▸ **Aim of the task**
The data below holds a line containing "Write the FreeCAD" and a line containing "X, Y, Z = V(1, 0, 0), V(0, 1, 0), V(0, 0, 1)"; please quote exactly those two lines and every line between them, and nothing else.

▸ **Task data**
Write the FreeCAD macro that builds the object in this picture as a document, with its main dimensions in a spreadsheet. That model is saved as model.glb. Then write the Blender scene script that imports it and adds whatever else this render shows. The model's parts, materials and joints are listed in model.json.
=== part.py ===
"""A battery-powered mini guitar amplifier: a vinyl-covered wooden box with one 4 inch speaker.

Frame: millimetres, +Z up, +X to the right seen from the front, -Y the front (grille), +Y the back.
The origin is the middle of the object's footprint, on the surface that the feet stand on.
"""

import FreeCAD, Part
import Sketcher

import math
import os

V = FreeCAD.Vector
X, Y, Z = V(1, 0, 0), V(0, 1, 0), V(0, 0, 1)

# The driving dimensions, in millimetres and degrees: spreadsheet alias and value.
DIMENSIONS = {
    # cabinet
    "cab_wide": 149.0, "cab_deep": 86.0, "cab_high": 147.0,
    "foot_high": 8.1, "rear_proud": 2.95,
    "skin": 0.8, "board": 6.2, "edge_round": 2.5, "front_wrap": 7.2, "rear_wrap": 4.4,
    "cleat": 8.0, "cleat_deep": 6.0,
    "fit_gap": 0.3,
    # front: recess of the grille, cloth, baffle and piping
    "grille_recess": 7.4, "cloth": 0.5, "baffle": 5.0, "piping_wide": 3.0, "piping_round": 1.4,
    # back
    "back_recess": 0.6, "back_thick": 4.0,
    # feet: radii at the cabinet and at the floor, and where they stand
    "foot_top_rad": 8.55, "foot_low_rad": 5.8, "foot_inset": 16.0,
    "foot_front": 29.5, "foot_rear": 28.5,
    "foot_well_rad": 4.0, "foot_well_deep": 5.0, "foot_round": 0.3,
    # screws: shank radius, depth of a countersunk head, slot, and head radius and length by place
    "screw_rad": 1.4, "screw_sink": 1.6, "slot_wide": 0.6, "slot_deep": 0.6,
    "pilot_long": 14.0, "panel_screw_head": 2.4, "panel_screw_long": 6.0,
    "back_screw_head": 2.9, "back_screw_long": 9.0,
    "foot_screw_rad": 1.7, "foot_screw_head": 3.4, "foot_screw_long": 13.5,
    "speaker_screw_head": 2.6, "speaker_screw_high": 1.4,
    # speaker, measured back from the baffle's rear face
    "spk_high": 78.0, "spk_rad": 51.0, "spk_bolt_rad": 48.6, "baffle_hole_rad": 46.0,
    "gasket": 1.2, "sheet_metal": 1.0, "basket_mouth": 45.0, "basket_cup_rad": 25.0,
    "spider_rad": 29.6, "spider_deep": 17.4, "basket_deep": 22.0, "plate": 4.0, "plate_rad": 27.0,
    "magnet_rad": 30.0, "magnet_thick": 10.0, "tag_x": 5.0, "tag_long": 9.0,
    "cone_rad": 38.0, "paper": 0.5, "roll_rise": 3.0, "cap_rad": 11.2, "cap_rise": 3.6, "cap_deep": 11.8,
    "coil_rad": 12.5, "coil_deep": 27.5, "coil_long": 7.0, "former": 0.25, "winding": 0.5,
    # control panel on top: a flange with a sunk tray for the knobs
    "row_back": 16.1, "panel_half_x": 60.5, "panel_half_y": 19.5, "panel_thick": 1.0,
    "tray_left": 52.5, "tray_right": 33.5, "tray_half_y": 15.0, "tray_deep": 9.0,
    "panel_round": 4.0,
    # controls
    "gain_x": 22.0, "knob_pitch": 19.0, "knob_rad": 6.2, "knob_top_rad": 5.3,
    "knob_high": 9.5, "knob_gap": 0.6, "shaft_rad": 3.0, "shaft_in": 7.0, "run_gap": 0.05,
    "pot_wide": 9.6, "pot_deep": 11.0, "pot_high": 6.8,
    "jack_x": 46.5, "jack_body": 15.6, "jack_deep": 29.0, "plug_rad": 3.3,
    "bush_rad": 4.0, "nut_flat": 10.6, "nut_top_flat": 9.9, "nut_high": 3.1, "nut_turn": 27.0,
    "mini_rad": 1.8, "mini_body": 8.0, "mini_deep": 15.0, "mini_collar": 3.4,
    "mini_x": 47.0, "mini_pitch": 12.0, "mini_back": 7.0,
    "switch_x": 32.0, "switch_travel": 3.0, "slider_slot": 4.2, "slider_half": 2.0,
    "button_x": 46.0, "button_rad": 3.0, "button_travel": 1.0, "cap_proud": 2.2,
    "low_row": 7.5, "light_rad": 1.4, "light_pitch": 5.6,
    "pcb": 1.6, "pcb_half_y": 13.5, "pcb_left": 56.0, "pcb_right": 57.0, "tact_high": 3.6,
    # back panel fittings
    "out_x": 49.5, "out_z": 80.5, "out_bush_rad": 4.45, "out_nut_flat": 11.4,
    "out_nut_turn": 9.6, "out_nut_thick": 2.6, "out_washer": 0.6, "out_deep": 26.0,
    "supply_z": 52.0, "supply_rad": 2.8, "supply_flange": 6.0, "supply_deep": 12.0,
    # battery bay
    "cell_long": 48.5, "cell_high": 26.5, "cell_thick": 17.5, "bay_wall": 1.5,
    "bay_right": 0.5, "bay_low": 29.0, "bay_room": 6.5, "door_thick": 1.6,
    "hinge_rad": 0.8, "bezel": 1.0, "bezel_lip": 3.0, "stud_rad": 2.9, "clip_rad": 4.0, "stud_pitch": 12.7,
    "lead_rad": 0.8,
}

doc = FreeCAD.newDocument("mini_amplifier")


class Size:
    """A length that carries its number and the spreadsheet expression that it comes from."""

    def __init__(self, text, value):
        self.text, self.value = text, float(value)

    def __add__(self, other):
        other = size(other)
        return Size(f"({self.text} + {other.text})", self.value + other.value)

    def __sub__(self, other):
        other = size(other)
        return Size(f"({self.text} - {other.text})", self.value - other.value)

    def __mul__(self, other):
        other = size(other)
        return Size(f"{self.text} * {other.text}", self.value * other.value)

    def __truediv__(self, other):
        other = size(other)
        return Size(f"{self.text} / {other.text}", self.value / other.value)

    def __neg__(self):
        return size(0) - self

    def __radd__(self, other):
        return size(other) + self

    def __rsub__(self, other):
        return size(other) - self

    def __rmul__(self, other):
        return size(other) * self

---

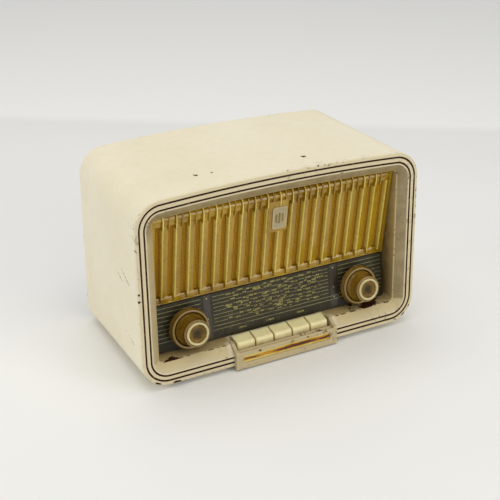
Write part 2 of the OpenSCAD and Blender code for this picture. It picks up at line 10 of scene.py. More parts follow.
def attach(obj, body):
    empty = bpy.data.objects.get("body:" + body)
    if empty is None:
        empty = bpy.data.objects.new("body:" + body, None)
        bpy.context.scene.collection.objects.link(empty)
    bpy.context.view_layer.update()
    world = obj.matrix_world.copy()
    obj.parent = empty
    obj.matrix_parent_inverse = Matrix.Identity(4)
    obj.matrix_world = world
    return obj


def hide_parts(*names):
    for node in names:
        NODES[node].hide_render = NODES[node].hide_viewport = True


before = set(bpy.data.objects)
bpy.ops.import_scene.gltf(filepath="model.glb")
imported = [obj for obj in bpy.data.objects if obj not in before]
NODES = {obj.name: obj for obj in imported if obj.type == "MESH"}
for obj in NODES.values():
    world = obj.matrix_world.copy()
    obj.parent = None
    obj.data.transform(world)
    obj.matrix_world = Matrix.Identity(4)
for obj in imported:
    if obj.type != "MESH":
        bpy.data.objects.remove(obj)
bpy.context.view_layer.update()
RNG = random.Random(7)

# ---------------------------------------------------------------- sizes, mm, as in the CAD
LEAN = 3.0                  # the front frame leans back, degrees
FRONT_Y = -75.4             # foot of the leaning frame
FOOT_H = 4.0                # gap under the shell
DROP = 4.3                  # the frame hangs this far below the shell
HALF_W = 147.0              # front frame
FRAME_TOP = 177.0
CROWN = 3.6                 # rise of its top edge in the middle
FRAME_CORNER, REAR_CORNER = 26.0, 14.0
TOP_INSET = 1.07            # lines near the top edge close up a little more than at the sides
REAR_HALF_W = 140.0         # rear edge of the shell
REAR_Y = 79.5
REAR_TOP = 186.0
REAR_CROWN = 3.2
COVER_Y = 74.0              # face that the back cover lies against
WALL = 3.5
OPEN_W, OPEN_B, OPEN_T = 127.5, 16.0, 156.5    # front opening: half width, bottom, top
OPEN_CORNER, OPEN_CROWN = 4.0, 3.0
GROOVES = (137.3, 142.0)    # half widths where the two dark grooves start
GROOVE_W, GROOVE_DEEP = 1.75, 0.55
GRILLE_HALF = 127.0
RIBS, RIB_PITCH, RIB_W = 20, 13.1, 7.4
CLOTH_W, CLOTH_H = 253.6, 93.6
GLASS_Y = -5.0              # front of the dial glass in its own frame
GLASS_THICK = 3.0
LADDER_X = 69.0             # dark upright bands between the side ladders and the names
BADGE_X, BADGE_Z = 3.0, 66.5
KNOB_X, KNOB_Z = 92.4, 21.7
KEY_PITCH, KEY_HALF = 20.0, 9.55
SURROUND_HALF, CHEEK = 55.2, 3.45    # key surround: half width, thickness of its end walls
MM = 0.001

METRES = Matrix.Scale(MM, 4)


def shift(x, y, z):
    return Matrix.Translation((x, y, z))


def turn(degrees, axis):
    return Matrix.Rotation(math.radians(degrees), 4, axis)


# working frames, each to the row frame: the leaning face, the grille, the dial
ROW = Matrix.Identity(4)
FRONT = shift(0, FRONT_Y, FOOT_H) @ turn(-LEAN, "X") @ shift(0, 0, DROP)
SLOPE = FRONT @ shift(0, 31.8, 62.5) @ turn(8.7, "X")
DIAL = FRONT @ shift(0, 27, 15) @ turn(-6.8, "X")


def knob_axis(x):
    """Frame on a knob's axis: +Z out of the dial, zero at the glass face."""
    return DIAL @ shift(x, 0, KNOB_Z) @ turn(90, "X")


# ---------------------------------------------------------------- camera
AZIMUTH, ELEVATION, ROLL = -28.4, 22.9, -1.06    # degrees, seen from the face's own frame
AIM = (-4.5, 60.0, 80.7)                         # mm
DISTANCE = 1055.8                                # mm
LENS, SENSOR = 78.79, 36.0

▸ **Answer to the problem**
Write the FreeCAD macro that builds the object in this picture as a document, with its main dimensions in a spreadsheet. That model is saved as model.glb. Then write the Blender scene script that imports it and adds whatever else this render shows. The model's parts, materials and joints are listed in model.json.
=== part.py ===
"""A battery-powered mini guitar amplifier: a vinyl-covered wooden box with one 4 inch speaker.

Frame: millimetres, +Z up, +X to the right seen from the front, -Y the front (grille), +Y the back.
The origin is the middle of the object's footprint, on the surface that the feet stand on.
"""

import FreeCAD, Part
import Sketcher

import math
import os

V = FreeCAD.Vector
X, Y, Z = V(1, 0, 0), V(0, 1, 0), V(0, 0, 1)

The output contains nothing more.